I tried desperately to find something scientific about Kansas City’s homefield that made it special. The weather isn’t great, but in Carr’s five trips to the stadium, the weather has varied. He played one game where it was an unseasonably warm 58 degrees, and another where it sank below 20, but his performance didn’t differ. In all reality, they actually played better in the colder game.

I also checked the starting time, but they’ve played in all three time-slots on any given Sunday, and none of them made a difference. The result was the same. To date, Derek Carr has not played well in Arrowhead. He’s never broken 250 yards, he’s never thrown multiple touchdowns, and he’s been held under 200 yards on three of five attempts. He has more turnovers than touchdowns in that stadium, and that’s a recipe for disaster.

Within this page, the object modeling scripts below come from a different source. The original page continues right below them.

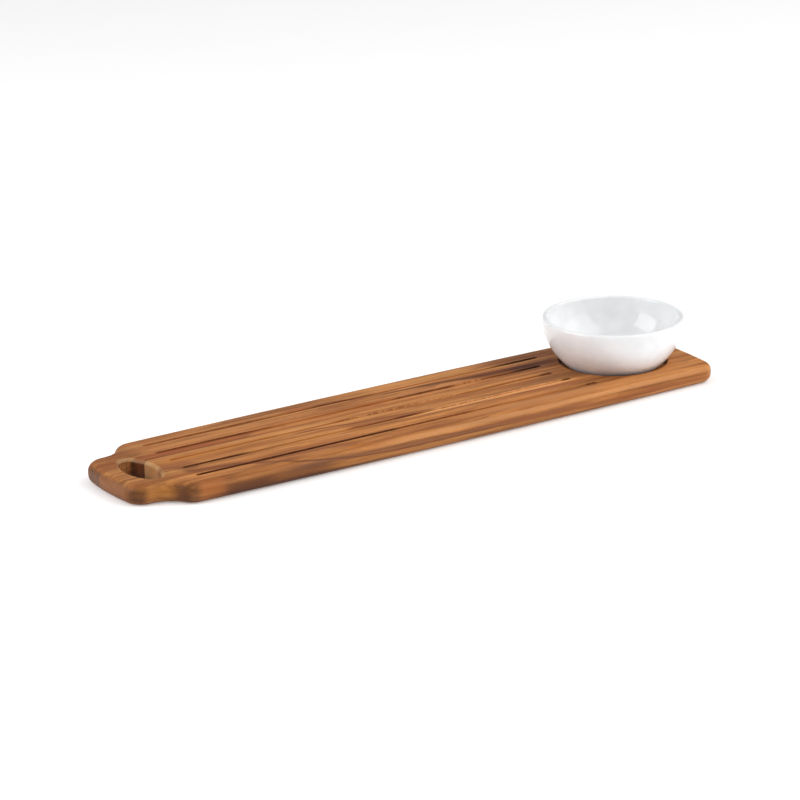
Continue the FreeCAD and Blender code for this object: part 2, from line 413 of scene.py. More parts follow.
@dataclass(frozen=True)
class WoodFinish:
    """Oiled wood of one stave, the same all through its thickness.

    Lengths are in millimetres, and each depth, rise or strength is a share of the colour.
    """

    name: str
    light: Colour
    dark: Colour
    seed: float
    pith: tuple[float, float]
    ring_gap: float
    end_grain: Colour
    # End grain colour in and about the finger hole, with painted light and shade in it.
    hole_wall_light_and_shade: Colour
    streaks: tuple[Streak, ...] = ()
    # Colour of the painted highlight on the finger hole's rounded edge.
    rim_highlight: Colour = tone(208, 176, 146)
    oil: Colour = (0.95, 0.85, 0.60)
    wander: float = 9.0
    lift: float = 7.0
    taper: float = 0.02
    ring_strength: float = 0.34
    pore_depth: float = 0.28
    dash_depth: float = 0.3
    gleam_rise: float = 0.2
    # Share of painted light that lifts the groove walls.
    groove_painted_light: float = 0.12
    joint_depth: float = 0.25
    joint_width: tuple[float, float] = (0.28, 0.06)
    # Strength of the painted highlight on the finger hole's rounded edge.
    rim_highlight_strength: float = 0.6
    end_strength: float = 0.85
    # Share of painted shade on the lower recess wall.
    recess_painted_shade: float = 0.6
    # Share of painted shade along the low edges, towards the floor.
    low_edge_painted_shade: float = 0.34
    # How much darker the handle end is made.
    handle_darkening: float = 0.2
    bump_depth: float = 0.00005

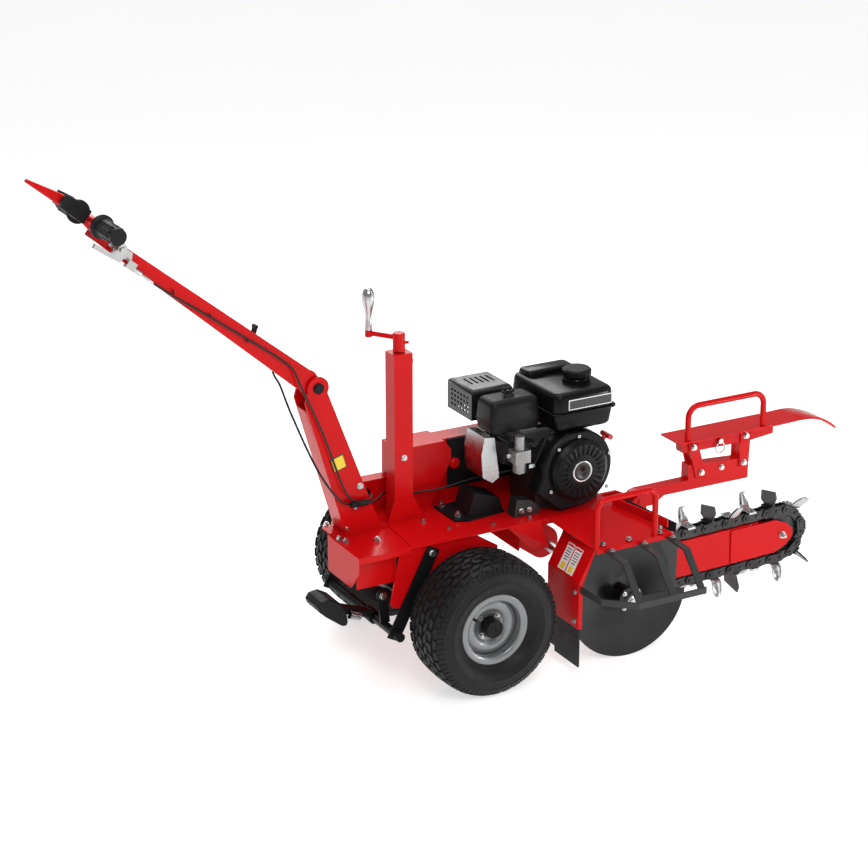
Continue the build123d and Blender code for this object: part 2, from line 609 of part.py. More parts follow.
def auger_bolts():
    heads = []
    for k in range(4):
        angle = radians(45 + 90 * k)
        at = (HEAD[0] + 36 * cos(angle), -390, HEAD[1] + 36 * sin(angle))
        heads.append(bolt(at, (0, -1, 0), 11))
    heads.append(bolt((HEAD[0], -396, HEAD[1]), (0, -1, 0), 22))
    return together(heads)


def head_shaft():
    """Head shaft from the auger, through the head sprocket, to the final-drive case."""
    shaft = rod((HEAD[0], -372, HEAD[1]), (HEAD[0], 192, HEAD[1]), 17.5)
    gear = rod((HEAD[0], 170, HEAD[1]), (HEAD[0], 186, HEAD[1]), 46)
    return shaft + gear + head_sprocket()


def sprocket(x, z, radius, width, bore, y):
    """Toothed wheel whose tips stay just inside the chain's rollers."""
    disc = rod((x, y - width / 2, z), (x, y + width / 2, z), radius)
    for k in range(TEETH):
        angle = 2 * pi * k / TEETH
        cx, cz = x + (radius + 3) * cos(angle), z + (radius + 3) * sin(angle)
        disc -= rod((cx, y - width, cz), (cx, y + width, cz), 10.5)
    return disc - rod((x, y - width, z), (x, y + width, z), bore)


def head_sprocket():
    return sprocket(HEAD[0], HEAD[1], 75.5, 14, 17.5, BOOM_Y)


def boom_length():
    return PITCH * (LINKS - TEETH) / 2


def tail_sprocket():
    x, y, z = boom_point(boom_length(), 0, 0)
    return sprocket(x, z, 75.5, 14, 12 + FIT, BOOM_Y)


def boom_bar():
    """Box-section boom bar."""
    body = boom_plate([(104, -BOOM_HALF), (640, -BOOM_HALF), (640, BOOM_HALF), (104, BOOM_HALF)], (-20, 20))
    return body - boom_plate([(98, -58), (646, -58), (646, 58), (98, 58)], (-15, 15))


def boom_nose():
    """Two sliding cheeks that carry the tail sprocket, with the idler pin."""
    c = boom_length()
    outline = [(521, -60), (c - 30, -60), (c + 18, -40), (c + 44, -14), (c + 44, 14), (c + 18, 40), (c - 30, 60),
               (521, 60)]
    body = boom_plate(outline, (-26, -20)) + boom_plate(outline, (20, 26))
    pin = rod(boom_point(c, -26, 0), boom_point(c, 26, 0), 12)
    return body + pin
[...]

Ultimately, I really think it comes down to Kansas City being a really good, really well coached team, at home, typically later in the season, and the Raiders being unprepared. Denver and Los Angeles haven’t been anywhere near as good or consistent as Kansas City has been since 2014, and it’s not like the Raiders have always been a playoff contender. If the Raiders were constantly travelling to New England or Houston, I bet there would be a similar stigma about their stadiums.

The Solution?

Yet again in 2019, Kansas City can’t stop the run. They’re giving up nearly 150 yards on the ground per game, and Josh Jacobs is the clear favorite to win the NFL’s Rookie of the Year award. I’m not saying take the game out of Derek Carr’s hands, I’m just saying make it easier on him. Don’t try to out-duel Patrick Mahomes and company, just keep the Raider defense off the field and punish Kansas City’s defense physically.

Derek Carr can win in Kansas City, it just hasn’t happened yet. This year might be the year, though the Raiders have to make sure they don’t overlook the Cincinnati Bengals and New York Jets, who are bad, but as they say… any given Sunday.